HUNTSVILLE, Ala. (WHNT) - The Supreme Court took in oral arguments on Association For Molecular Pathology v. Myriad Genetics.
At Kailos Genetics, they pay close attention.
They're doing all kinds of genetic research here, and if the high court upholds current practices, it could put a chill on the industry.
Kailos Chief Strategy Officer Mike Walters explains the basics of the case, "It really focuses on one company, Myriad Genetics, who holds a patent or multiple patents around two genes, BRCA-1 and BRCA-2. These two genes are known to be able to predict a hereditary risk of cancer, both ovarian cancer and breast cancer."
When genes 'belong' to a company so to speak, other companies have to be cautious in their own research.
Patenting genes has become common practice.
Walters says, "About 20% are currently patented. So that could potentially restrict other companies from providing a similar test. It could prevent researchers from pursuing research opportunities to find new genetic variants within those same genes."
And that drives up prices for researchers and doctors.
Walters explains, "I think that whenever one company has exclusivity, and we know this from the pharmaceutical world when a company has exclusivity around a drug before a generic enters, they tend to get a higher price."
That means if the court upholds current practices, you'll have to pay far more for potentially life saving tests.
Still, it's not a simple decision.
On the business side - it makes sense to patent genes.
Walters explains, "A lot of the funding for basic research comes from the commercial side of the business. So their argument is, without the incentives to have patents, to have protection, and an exclusivity period, they will no longer be able to invest their shareholder dollars into these areas."
So without patents, there's less incentive and money to spur research.
It was that promise that brought researchers to BRCA-1 and BRCA-2, the two genes in question in the lawsuit.
But from the research perspective, what's the point of finding the genes if they can't be used freely for the greater good?

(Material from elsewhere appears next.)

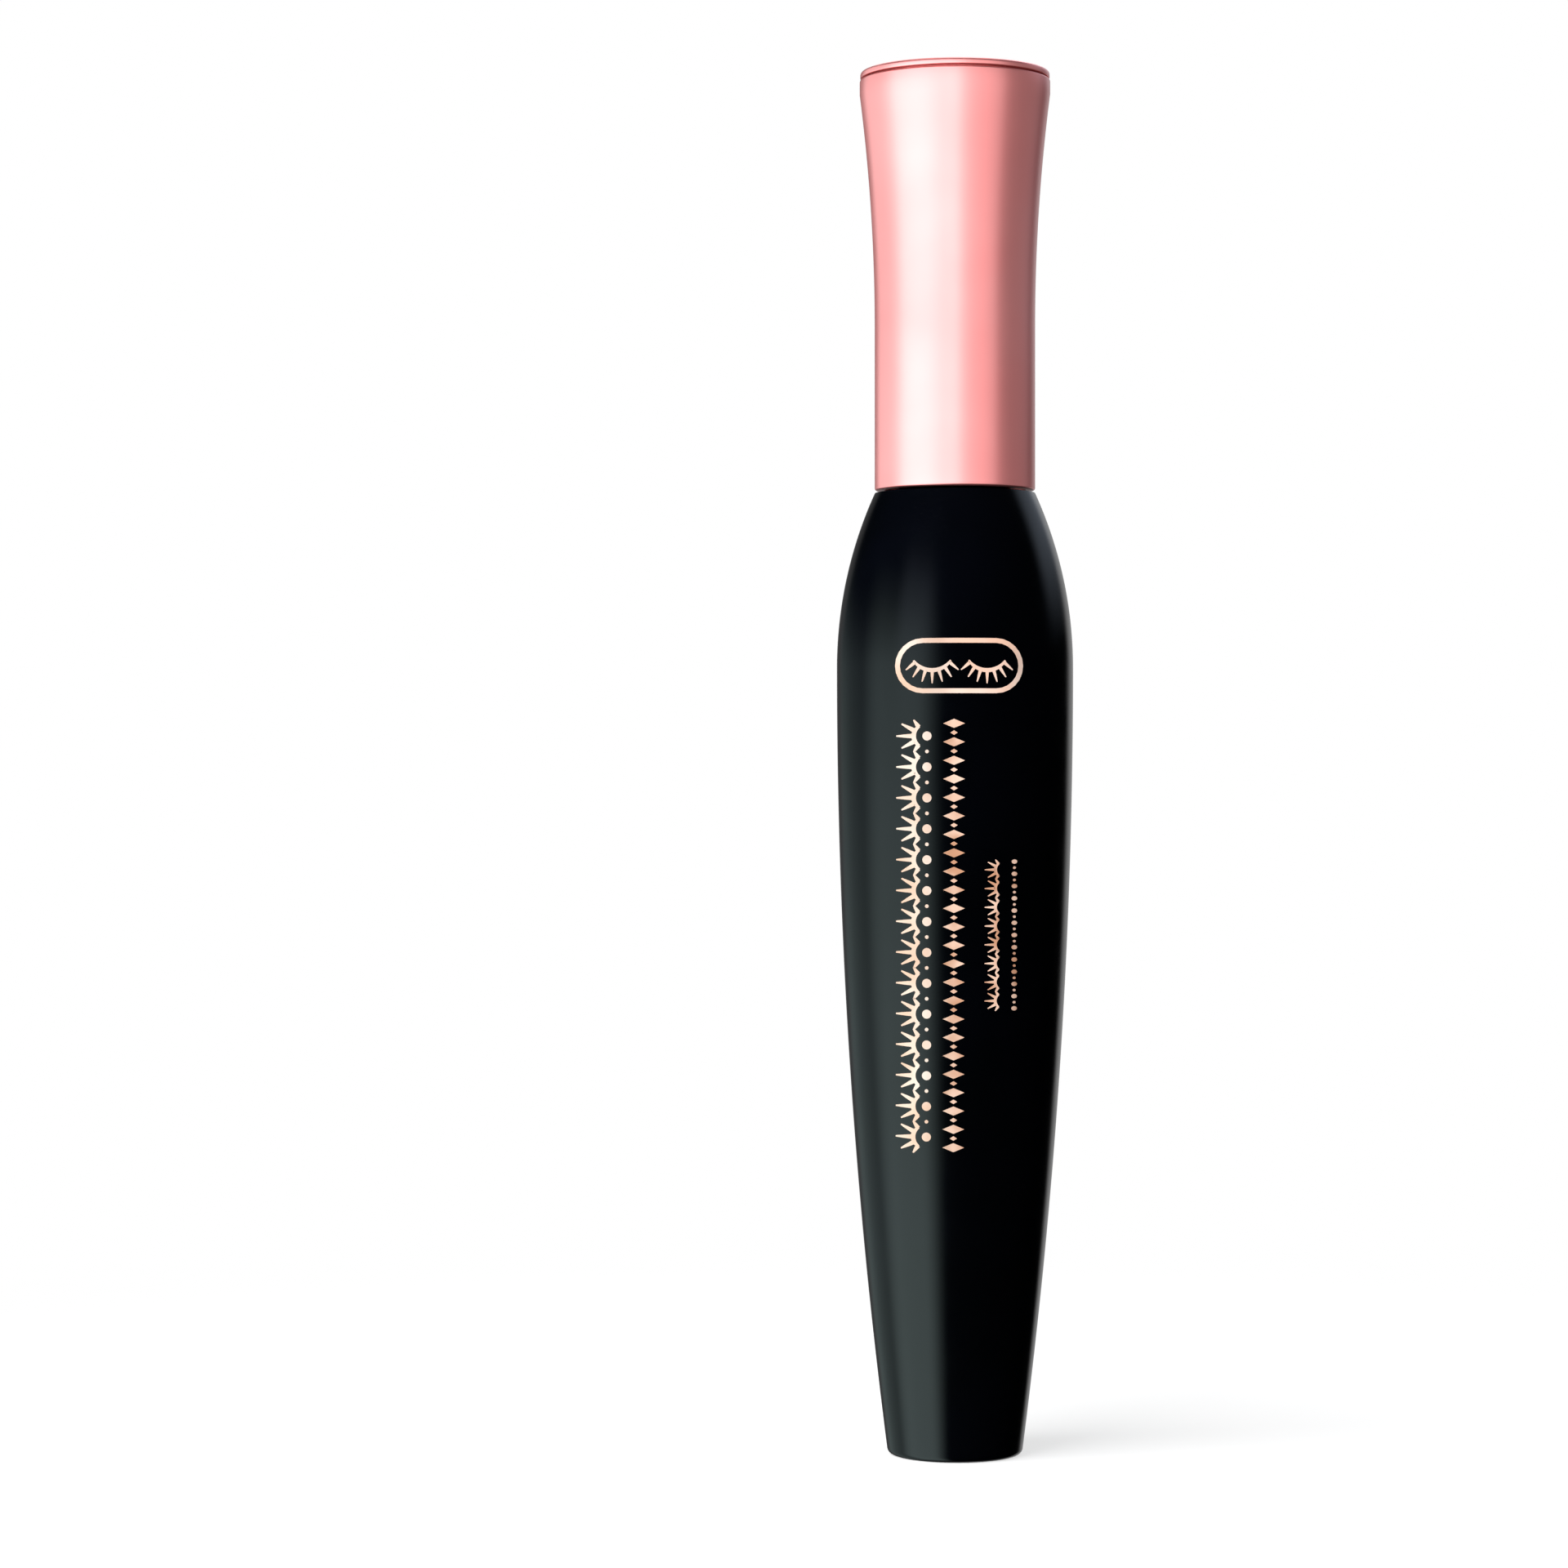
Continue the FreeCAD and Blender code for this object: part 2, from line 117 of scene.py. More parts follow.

Walters elaborates, "On the flip side of the coin are the researches that say, we can't continue to look at BRCA-1 and BRCA-2 to find if there are other novel mutations that Myriad has yet to discover, and even if we could, they would belong to Myriad."
Hence the quandary.
Walters sums it up, "There's always going to be a tension, and I think it's a productive tension within our country, between granting somebody exclusivity so they'll invest the dollars and at the same time ensuring that does not block access for broader research and access to patients. And ultimately, it's up to the high court to make the decision on that compromise on where we find that balance."